好きか嫌いかで言えば嫌悪するほどではないが好きでもない感じでもう見ることはないし続編も見ないと思うが、前作に対する嫌悪感はまだマシになったかなと、その意味で見に行って良かった。

作品としては可もなく不可もなく、毒にも薬にもならず、消化したら後に何も残らない印象だったんだけど、良くも悪くも前作の不快感はなく、前作ファンが批判的な感想を持ってしまうのがとても良くわかるほど別のベクトルの観客に迎合したような印象。
観客が求める「こういう映画を見たかった!」という理想を完璧とも言える形で具現化したマシュー・ヴォーン監督の作風は、元々プロデューサーであった目線から生まれたものなのかと考えた。
前作で漏れていた「観客の求めるもの」を盛り混んだことで全方位が納得するものへと意識が向いてしまってが故に悪く言うとありきたりな、普通の娯楽作になってしまったのか。

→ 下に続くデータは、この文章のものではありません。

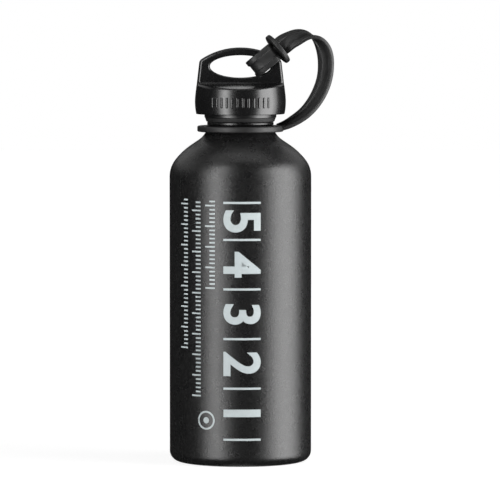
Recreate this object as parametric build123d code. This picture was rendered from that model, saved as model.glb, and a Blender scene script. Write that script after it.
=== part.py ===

脚本で個性を出しつつスタイリッシュで鮮やかな演出捌きを見せてくれるが、感性で計るのではなく頭の中でミリ単位に計算しつくされた教科書的とも言える印象を受ける。
気持ち良いほどの完成度だけど優等生的な隙のなさを感じるのは、映画を作りたくて作り始めたんじゃなく元々プロデューサーやってて作り始めたから、自分の作家性よりも観客の求めるものを優先させるという冷静さが先行するのか、だからこそ成功したのだろうか。

ヴォーン監督の作品群がツボにハマる人々の理想を具現化した功績はとてつもなく、クオリティ的にも完璧なんだろうけれども、逆を言えば受け手の側に寄り添い過ぎてウケることを念頭に置いたが故に観客の求めるもの以上の何か、監督自身のパーソナルな個性はないんじゃないか、ここまで求めるのは贅沢過ぎるし、ファンも多くてヒットもしててこれ以上はないものねだりなのはわかるが、そのポイントが私のツボにハマらないところなのかなと今作を見てなんとなくシックリきた。